Panneau votif de l’archevêque Jan Očko z Vlašimi
Jan Očko z Vlašimi (1292-1380) était archevêque de Prague, conseiller de l’empereur Charles IV, diplomate et cardinal.
Le panneau monumental ci-contre ornait l’autel de la chapelle du château épiscopal de Roudnice nad Label, consacrée en 1371. Ce château, situé à une quarantaine de kilomètres au nord-ouest de Prague, appartenait aux évêques de Prague. Le panneau était donc destiné à la dévotion privée de l’archevêque.
Au registre supérieur, à gauche, l’empereur Charles IV, introduit par saint Sigismond, est agenouillé devant une Vierge assise sur un trône d’or.
À droite se trouve son fils, le futur Venceslas IV de Bohème, également agenouillé, accompagné de saint Venceslas.

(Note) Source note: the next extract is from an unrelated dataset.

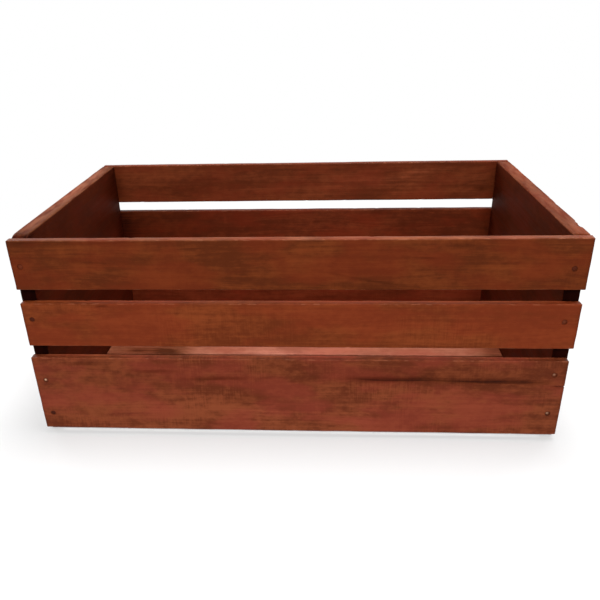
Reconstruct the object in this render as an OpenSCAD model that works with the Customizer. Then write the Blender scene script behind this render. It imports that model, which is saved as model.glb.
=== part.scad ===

Au registre inférieur le donateur du panneau est agenouillé, au centre : c’est l’archevêque de Prague Jan Očko z Vlašimi. Les mains jointes, il fait face à saint Adalbert, patron de l’évéché de Prague, tandis que, derrière le prélat, saint Guy, patron de la cathédrale, les mains sur les épaules de l’archevêque, introduit celui-ci auprès de saint Adalbert.
La scène du registre inférieur est complétée, par deux saints patrons de la Bohème, sainte Ludmilla, grand-mère de saint Wenceslas à droite, et saint Procope, à gauche.
Ce panneau, destiné à l’usage privé de l’archevêque, exprime l’alliance du pouvoir religieux et du pouvoir temporel qui caractérisa le règne de Charles IV.
La vignette ci-dessus représente un détail du registre inférieur et montre combien l’artiste devait être proche de l’atelier de Maître Théodoric.
Les panneaux peints et sculptures qui suivent illustrent la transition vers le style gothique international.
La madone franciscaine de Plzeň, ci-contre, est caractéristique de la période finale du gothique international.
Le début du XVe siècle est une période où se développèrent de nouveaux centres artistiques, tels que Plzeň ou Český Krumlov, à l’écart de Prague.
Les croisades contre les hussites ravageaient alors les environs de la capitale de la Bohème, le clergé et le pouvoir royal luttant ensemble contre les idées des réformateurs disciples de Jean Huss. Cette situation conduisit des catholiques, membres du clergé comme bourgeois, à s’éloigner du centre du pouvoir royal pour rejoindre des cours provinciales, échapper aux troubles et s’y réfugier.
C’était peut-être le cas de l’artiste auteur de cette madone, exceptionnel témoignage des réalisations de dernière période du gothique international : libérée de toute la douce sensualité caractéristique du style international, elle traduit l’évolution vers une expression plus dépouillée et plus bourgeoise.
Le buste de Vierge à l’enfant ci-contre est inspiré de l’art du sculpteur souabe Hans Multscher (vers 1400-1467).
Ce dernier diffusa l’art des régions néerlandaises et rhénanes vers l’Europe centrale au cours du XVe siècle.
Le retable ci-dessus est appelé Retable de la mort de la Vierge ou Retable de Saint-Georges. Il nous est parvenu dans sa forme d’origine, avec un cadre doré caractéristique de son auteur, dénommé le Maître de Saint-Georges.
Le retable provient de l’église Saint-Georges du premier couvent de Bénédictines du château de Prague, raison pour laquelle la scène de saint Georges terrassant le dragon (au registre inférieur du volet de gauche) apparaît parmi des scènes de la vie de la Vierge (dont l’Annonciation et l’Adoration des Mages) qui entourent la scène centrale de la mort de la Vierge.
L’artiste avait probablement été formé dans un atelier de Nuremberg transmettant l’art des Pays-Bas, particulièrement perceptible dans la scène centrale. Les caractéristiques les plus remarquables en sont le rendu de la perspective et la représentation réaliste des détails.
Les peintures, sculptures et gravures qui suivent illustrent la transition vers l’art de la Renaissance, jusqu’au début du XVIe siècle.
Les sculptures les plus tardives montrent combien l’iconographie s’imprègne du style diffusé par les estampes.
Les cinq dernières photos montrent des éléments d’un même retable, le retable de Zlíchov. Le sculpteur appartient à un important atelier de la région du Danube et associe des éléments du gothique tardif à ceux de la première Renaissance.
[1] Nom en usage de 800 à 924, avant celui d’empereur des Romains utilisé à partir de la création du Saint-Empire romain germanique en 962 par Otton Ier.